Anyone with such lofty ambitions should never have joined Bakala’s NWR team in the first place, given the firm’s reputation as a corporate raider. For the last eight years, Telicka has served as European coordinator of the Rail Baltica project, an EU funded initiative pushing for a rail transport corridor from the Baltics to Central Europe. Telicka's pivotal role in the project is one reason why he was hired by Bakala, whose commercial interests include rail freight in Belorussia and Poland.

Conflict? What conflict?

By far the best illustration of how Telicka’s ambition clouds his judgement is his role as Mr Europe in ANO 2011. Telicka (and his business partner Petr Jezek) are to become Andrej Babis’s principal interface with Brussels. One of their more important tasks will be to promote the efficient exploitation of EU funding.

Here is Telicka in January 2014: “Czech politicians do not consider how properly to target policy towards the use of EU funds, they only know how to fill their party’s coffers and their own pockets.” I agree. And so does the German Christian Democrat, Ingeborg Grässle, who sits on the European Parliament’s budgetary control committee. She came to Prague last month to examine the country’s auditing of EU funds. She was not happy with what she found.

The Czech system of drawing EU funds facilitates massive fraud and abuse, she said. But she also said that companies owned by Andrej Babis had received 2.6 million euros in EU grants; that in his role as finance minister, Babis oversees the distribution of these funds; and that this combination of interests represents a glaring conflict, casting doubt on the integrity of the Czech Republic's system for auditing the use of EU money.

Babis told the German MEP to get stuffed, and hid behind a formal legal defence (Czech law allows him to own, but not to run, Agrofert). Telicka, ever the careerist, did not leap to his political patron's defence. At home, Babis can easily dismiss the charge that he is conflicted because a quarter of Czech voters believe that he will manage his conflict in good faith. But the problem cannot be so easily dealt with in Brussels, and it will be Telicka who will have to deal with it if elected next month.

Babis? Babis who?

Czech national interests are not identical with the interests of Agrofert Holding. In Brussels, Telicka will face a wave of European suspicion that his political patron is part of the problem, not part of the solution to the problem of Czech abuse of EU funding. Will he be foolish enough (in his own words) to try to stop this wave by building a breakwater, or will he ride it instead?

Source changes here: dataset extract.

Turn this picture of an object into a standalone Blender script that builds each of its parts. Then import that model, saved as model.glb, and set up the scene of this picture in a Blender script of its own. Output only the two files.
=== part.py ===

For an opportunist who puts his own career first, the answer is clear. Telicka will ride it. He will equivocate on the matter of European objections to the Czech finance minister's conflict of interests for just long enough to get himself appointed as European commissioner, for which he needs Andrej Babis. And as a commissioner, he must represent the interests of all European citizens and can safely admit that membership of ANO 2011, like membership in the Communist party, was perhaps a mistake.

This is the trouble with opportunists: they use others to get ahead and drop them the moment the relationship is no longer fit for purpose. The Communist party was a 'mistake'; Zdenek Bakala is now a 'mistake'; and by Christmas, when Telicka exchanges his A5 for Stefan Füle’s A8 from the European Commission car pool, Andrej Babis will become another of Telicka's 'mistakes'.

Perhaps Telicka’s flexible character makes him an ideal senior European government executive. But do we really want such an empty vessel (and such a crashing bore) representing Europe? Telicka told a group of students at the London School of Economics a few weeks ago that Europe's government needs inspiring leaders today. I agree. Leaders who create waves rather than just ride them. This is why I shall not be giving Pavel Telicka my vote on May 23.